Noch mehr Hartz für Deutschland

Wenig Lob und viel Kritik: Die Organisation für wirtschaftliche Zusammenarbeit und Entwicklung fordert tief greifende Reformen in Deutschland. Arbeitsmarktpolitik nur „Geldverschwendung“

BERLIN taz ■ Das Rentenalter heraufsetzen, ABM eindampfen, den Haushalt rasch konsolidieren, die Pensionsregeln der normalen Rente anpassen, das Ehegattensplitting abschaffen, den Kündigungsschutz abschwächen, die Gesundheitskosten dämpfen: Der „Deutschland-Bericht“ der Organisation für wirtschaftliche Zusammenarbeit und Entwicklung (OECD) enthält genügend Grausamkeiten, um mehr als eine Regierung den Kopf zu kosten.
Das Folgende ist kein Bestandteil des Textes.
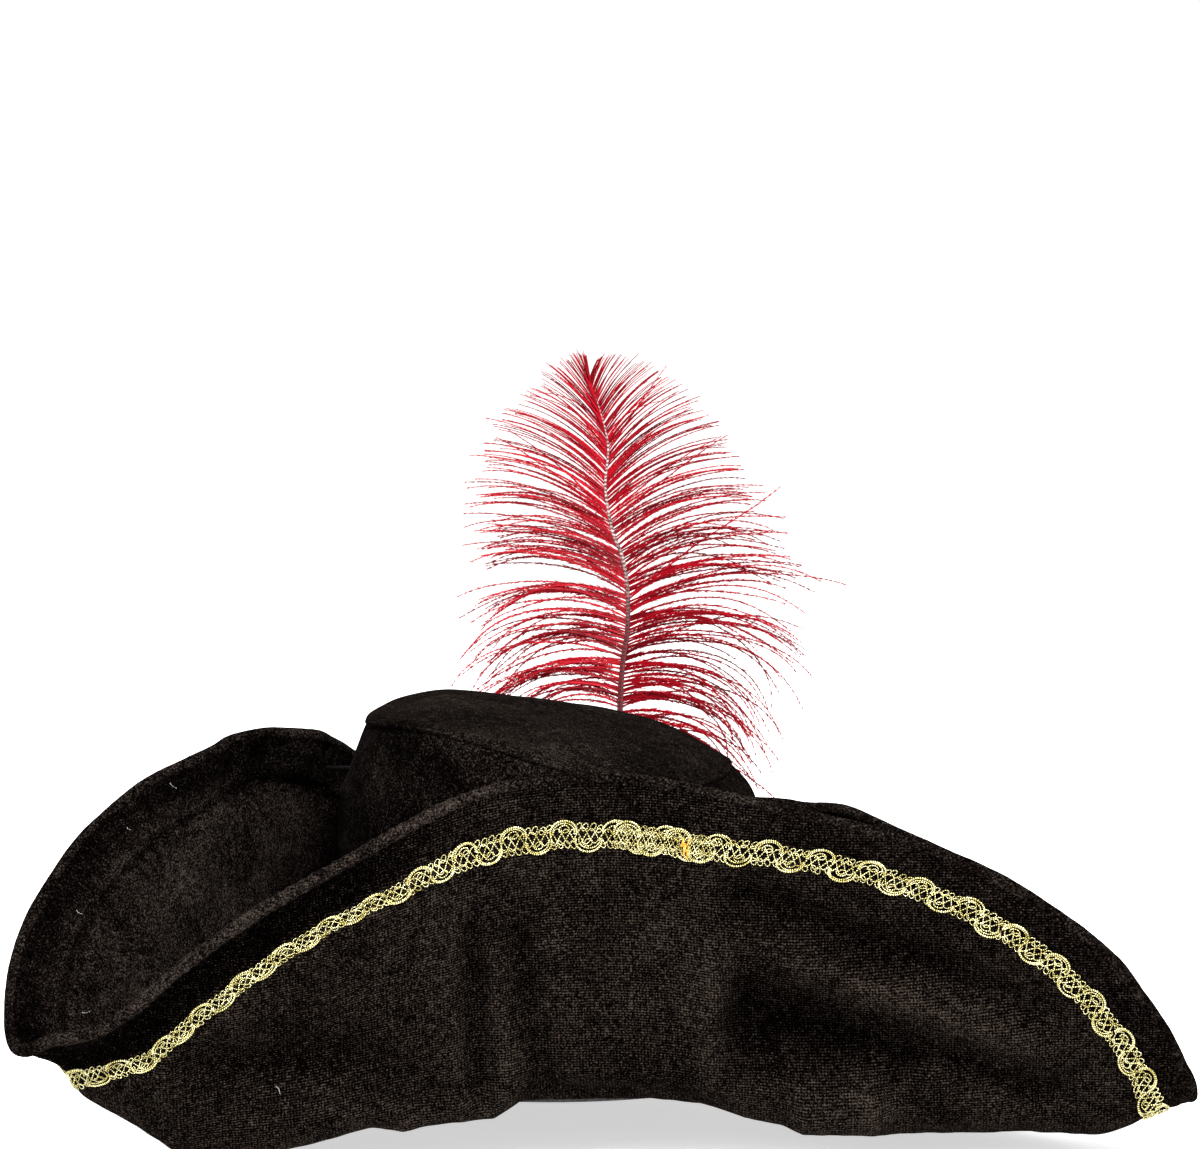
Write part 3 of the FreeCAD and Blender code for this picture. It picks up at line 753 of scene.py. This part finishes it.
def soften_crown(points):
    """Dents, swells and sags of a crown that nothing holds out from inside."""
    x, y, z = points[..., 0], points[..., 1], points[..., 2]
    rise = np.clip(z / 60.0, 0, 1)
    angle = np.arctan2(y, x)
    swell = 1.3 * ripple(x, y + z, 41, 70.0) + 0.3 * ripple(x + z, y - x, 43, 24.0)
    outward = np.stack([np.cos(angle), np.sin(angle), 0.35 + 0 * x], -1)
    moved = points + outward * (swell * rise)[..., None]
    front = np.clip(-y / 80.0, 0, 1) ** 1.2
    sag = FRONT_SAG * front * np.clip((x + 25) / 70, 0, 1) * np.clip((z - 70) / 40, 0, 1)
    middle = np.exp(-(((x - 16) / 30) ** 2 + ((y + 10) / 40) ** 2))
    dip = TIP_DIP * middle * np.clip((z - 110) / 15, 0, 1)
    shoulder = SHOULDER_SAG * np.clip((-x - 38) / 35, 0, 1) ** 2 * np.clip((z - 80) / 40, 0, 1)
    moved[..., 2] -= sag + dip + shoulder + TOP_SAG * np.clip((z - 100) / 20, 0, 1)
    return moved


def crown_shell(name, levels, insets, closed_top, material, node):
    """A closed shell over part of the crown, between two insets from its outside."""
    steps_round, steps = 320, levels[2]
    grids = [soften_crown(crown_surface(levels, steps_round, inset)) for inset in insets]
    points = [grid.reshape(-1, 3) for grid in grids]
    half = steps_round * steps
    outer = grid_quads(steps_round, steps, wrap_rows=True)
    faces = [outer, outer[:, ::-1] + half]
    ring = np.arange(steps_round) * steps
    following = np.roll(ring, -1)
    faces.append(np.stack([ring, ring + half, following + half, following], axis=1))
    lists = [block.tolist() for block in faces]
    if closed_top:
        caps = [points[0][ring + steps - 1].mean(0), points[1][ring + steps - 1].mean(0)]
        points += [np.array(caps)]
        for number, rim in enumerate((ring, ring + half)):
            tip = 2 * half + number
            fan = [[a, b, tip] for a, b in zip(rim + steps - 1, np.roll(rim, -1) + steps - 1)]
            lists.append([face[::-1] for face in fan] if number else fan)
    else:
        last, last_next = ring + steps - 1, following + steps - 1
        lists.append(np.stack([last, last_next, last_next + half, last + half], axis=1).tolist())
    joined = [face for block in lists for face in block]
    piece = make_piece(name, np.concatenate(points), joined, material, HAT)
    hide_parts(node)
    return piece


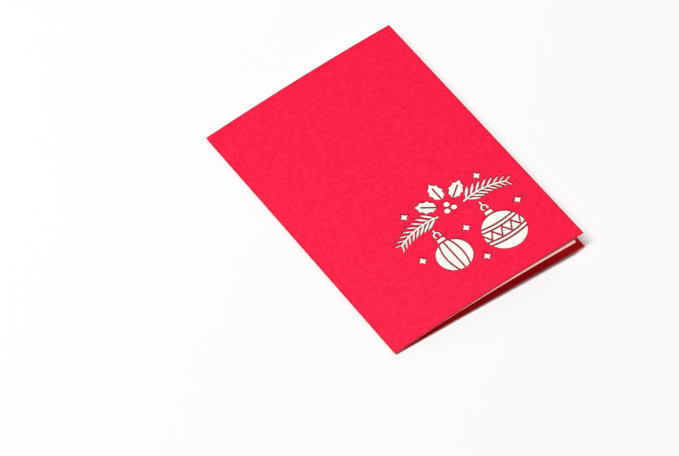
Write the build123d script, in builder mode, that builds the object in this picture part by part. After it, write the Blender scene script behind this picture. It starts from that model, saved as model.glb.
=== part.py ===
from build123d import *
import math
import os

# A folded greeting card lying on its back cover, in millimetres.
# The fold runs along Y, +X points from the fold to the fore edge, and +Z is up.
# The origin is the middle of the back cover's underside.

# Red card sheet
card_length = 150.0  # along the fold
cover_width = 105.2  # half the flat sheet
fold_offset = 0.6  # how far the fold lies off the sheet's middle, so that the back cover stands out
card_stock = 0.35
fold_inside_radius = 0.15
spring_angle = 7.4  # slope of the front cover where it leaves the fold, in degrees
fore_angle = 1.0  # its slope at the fore edge, in degrees
fold_skew = 0.47  # how far the sheet was folded out of square, in degrees

# Cream leaf behind the front cover
leaf_stock = 0.22
glue_film = 0.05
leaf_fold_margin = 4.0  # from the fold to the leaf's near edge
leaf_fore_margin = 4.7  # how far it stops short of the fore edge
leaf_end_margin = 0.6  # how far it stops short of the card's two ends, beside the fold
leaf_skew = 0.73  # how far it was glued out of square, in degrees, so that its lower corner shows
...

Immerhin: Der Bericht schenkt der Regierung Schröder neben Kritik auch freundliches Lob und ein paar gute Nachrichten. Das Lob: Die Agenda 2010 sei eine „bedeutende Reforminitiative“, heißt es in dem Bericht. Sie gehe „in die richtige Richtung“, urteilt auch der Deutschland-Experte der OECD, Eckhard Wurzel. Zudem verfüge Deutschland über eine „starke, wettbewerbsfähige Exportindustrie“, die ihre Konkurrenzfähigkeit im Vergleich mit den Europäern, auch dank der Lohnzurückhaltung der Arbeiter und Angestellten, sogar deutlich steigern konnte.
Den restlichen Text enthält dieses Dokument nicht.